Notre section de connexion (ex. :16 mm2) respecte les recommandations de Sailer et al. [8], mais si l’on suit la logique de Attal et coll. [15] dans leur proposition de calcul de la valeur de connexion et si l’on réalise une extrapolation des valeurs pour les bridges canins-prémolaires en vitrocéramique renforcée au disilicate de lithium, notre connexion serait insuffisante. En effet, en admettant que les contraintes en position canine sont potentiellement deux fois plus importantes que celles rencontrées en antérieur [15], le bh2 (mm3) antérieur devrait être multiplié par 2 (ex. :41,6 mm3 × 2), ce qui donnerait une section de 19,2 mm2. Il est néanmoins important de noter que dans le cas présenté ici, les connexions et les pontiques ont été déchargés de tout contact statique et dynamique (ex. : fonction de groupe avec prise en charge unique des deux prémolaires). Un contrôle régulier est, et sera, réalisé tous les 6 mois – 1 an, pour veiller à cette décharge mécanique. De plus, notre choix de géométrie d’ailette qui n’intéresse pas de cuspide et qui englobe la face palatine de la prémolaire support permet d’avoir les 3 mm de recouvrement minimal requis [14], dispense l’ailette de contact et garantit un h important du fait de sa position à 0,5-1 mm du feston (fig. 9).

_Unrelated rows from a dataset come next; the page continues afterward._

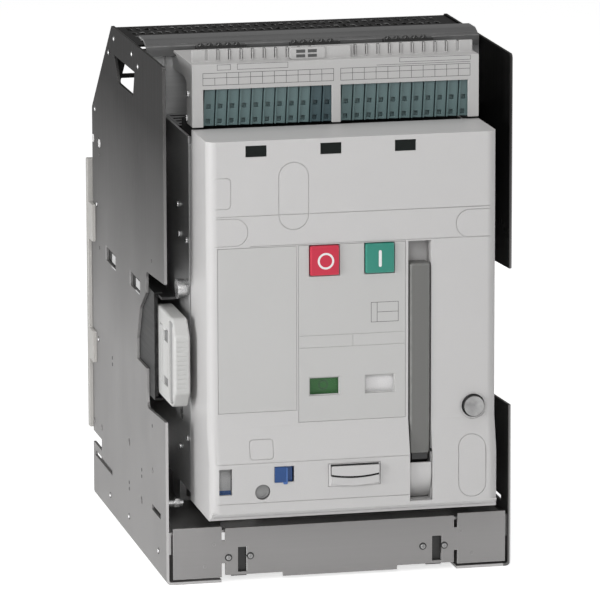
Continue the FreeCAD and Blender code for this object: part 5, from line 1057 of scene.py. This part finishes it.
class SWITCH_OT_rails(Operator):
    """Dresses the rails and their guides"""

    bl_idname = "switch.rails"
    bl_label = "Rails"

    def execute(self, context):
        for node, side, front in RAILS:
            web = tuple(sorted((side * 149.9, side * 154)))
            shelf = tuple(sorted((side * 134, side * 154)))
            cutters = [plain_box("mouth", web, (front - 2, front + 62), (150, 260)),
                       plain_box("mouth", shelf, (front - 2, front + 44), (242, 260))]
            dressed(node, "rail", sizes().sheet_edge, cutters=cutters)
        dressed("rail_guides", "rail", sizes().sheet_edge)
        return {"FINISHED"}


class SWITCH_OT_grips(Operator):
    """Dresses the two grips with their ribs, slot and pockets"""

    bl_idname = "switch.grips"
    bl_label = "Grips"

    def execute(self, context):
        side, front = -150, -184.5
        recess = (side - 2, side + 1.6)
        bed = (side + 1.3, side + 1.9)
        pockets = [((front + 34, front + 48), z) for z in ((214, 223), (174, 182))]
        cutters = [rounded_box("slot", recess, (front + 8, front + 23), (163, 237), "x", 5, 4)]
        cutters += [plain_box("pocket", recess, y, z) for y, z in pockets]
        rib = plain_box("rib", (-147, -138.5), (front - 1, front + 0.4), (167, 168))
        cutters.append(repeat(rib, 17, (0, 0, 4.1)))
        fills = [plain_box("fill", (side + 0.02, side + 13), y, z)
                 for y, z in (((-154.1, -141.9), (181.9, 214.1)),
                              ((-130.1, -117.9), (174.9, 225.1)))]
        left = dressed("left_grip", "grip", 2.2 * MM, 4, cutters, fills)
        # Darker beds in the slot and pockets: painted shade of these recesses
        slot = rounded_box("bed", bed, (front + 8.2, front + 22.8), (163.2, 236.8), "x", 4.9, 4)
        slot = on_node(slot, "left_grip_slot_shade", "slot_grey", "left_grip")
        pocket_shade_beds = [plain_box("bed", bed, y, z) for y, z in pockets]
        pocket_shade_inlay = on_node(merge(*pocket_shade_beds), "left_grip_pocket_shade", "pocket_grey", "left_grip")
        mirror = Matrix.Translation((0, 0.049, 0)) @ Matrix.Scale(-1, 4, (1, 0, 0))
        for item, name, look, *stands_for in (
                (left, "right_grip_finished", "grip", "right_grip"),
                (slot, "right_grip_slot_bed", "slot_grey"),
                (pocket_shade_inlay, "right_grip_pocket_beds", "pocket_grey")):
            twin, = copies(item, [(0, 0, 0)])
            twin.name = name
            twin.data.transform(mirror)
            twin.data.flip_normals()
            settle(twin, look, nodes["right_grip"]["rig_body"], *stands_for,
                   slot=slot_of["right_grip"])
        return {"FINISHED"}


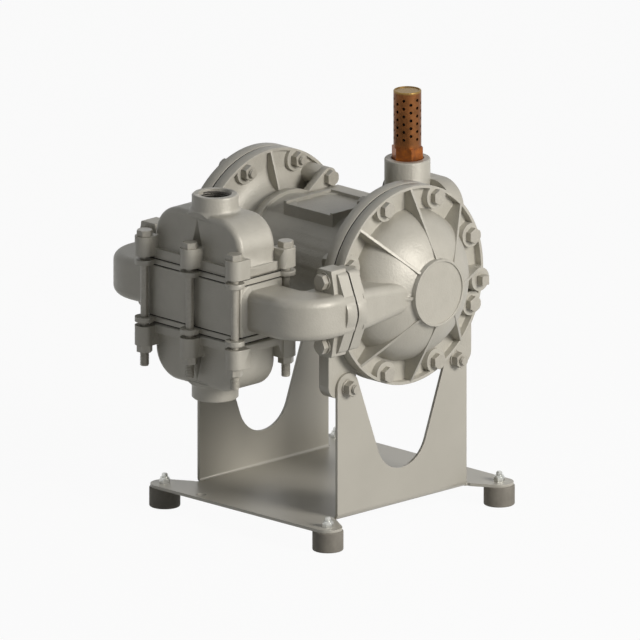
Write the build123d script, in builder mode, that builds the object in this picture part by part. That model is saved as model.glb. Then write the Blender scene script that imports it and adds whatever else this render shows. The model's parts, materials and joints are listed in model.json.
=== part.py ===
from build123d import *
import os
from math import asin, atan2, cos, degrees, hypot, radians, sin, sqrt

os.makedirs("parts", exist_ok=True)

# An air operated double diaphragm pump with flap valves, in millimetres, Z up.
# The pump axis runs along X. The valve stack stands in front (-Y), the air
# valve sits at the back (+Y), and a bent sheet frame on rubber feet carries it.

# Overall places, measured from the pump axis and from the floor
pump_height = 250.0
stack_distance = 164.8
flange_joint_distance = 114.0
valve_face_distance = 90.0

# Running and fitting clearances
bolt_clearance = 0.5
close_fit = 0.05
running_fit = 0.08
seat_gap = 0.3

# Hex hardware: across flats and heights
hex_flats = 14.2
hex_head = 6.2
hex_nut = 7.5
bolt_radius = 4.1
screw_end = 3.5
small_flats = 9.8
small_nut = 6.4
stud_radius = 3.0
washer_radius = 9.0
washer_thickness = 1.6
head_chamfer = 0.9
fine_chamfer = 0.45
lock_collar = 1.6
lock_collar_radius = 4.6
screw_room = 1.0
overlap = 2.0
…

Si la zircone 3Y-TZP doit être le matériau à privilégier pour cette thérapeutique de bridge collé postérieur [14, 15], des études comparatives plus poussées entre la zircone et la vitrocéramique dans l’infrastructure de bridge collé, en particulier dans le remplacement canin et sans prise en charge mécanique, pourraient fournir des données plus précises sur leur performance à long terme. En attendant, une surveillance étroite est essentielle pour assurer le succès à long terme de cette thérapeutique minimalement invasive.
Conclusion
Le bridge collé mono-ailette céramique est une thérapeutique minimalement invasive qui doit être envisagée dans le remplacement postérieur. La vitrocéramique renforcée au disilicate de lithium se distingue particulièrement par son aptitude au collage et son rendu esthétique élevé, ce qui en fait un choix attrayant en secteur esthétique. Toutefois, il convient de noter que son utilisation dans le remplacement canin ne peut être envisagée pour des cas spécifiques et dont le contexte occlusal limite les contraintes mécaniques. Le suivi à plus long terme permettra de valider ce choix matériau en remplacement canin et ce design de préparation minimalement invasif.
*F : force que peut supporter une construction en porte-à-faux ; Rm : résistance du matériau pontique ; b et h : dimensions de la travée avec b correspondant à la largeur de la connexion dans le sens vestibulo-lingual et h correspondant à la hauteur dans le sens corono-apical ; L : distance qui sépare le point d’application de la force et la connexion du bridge.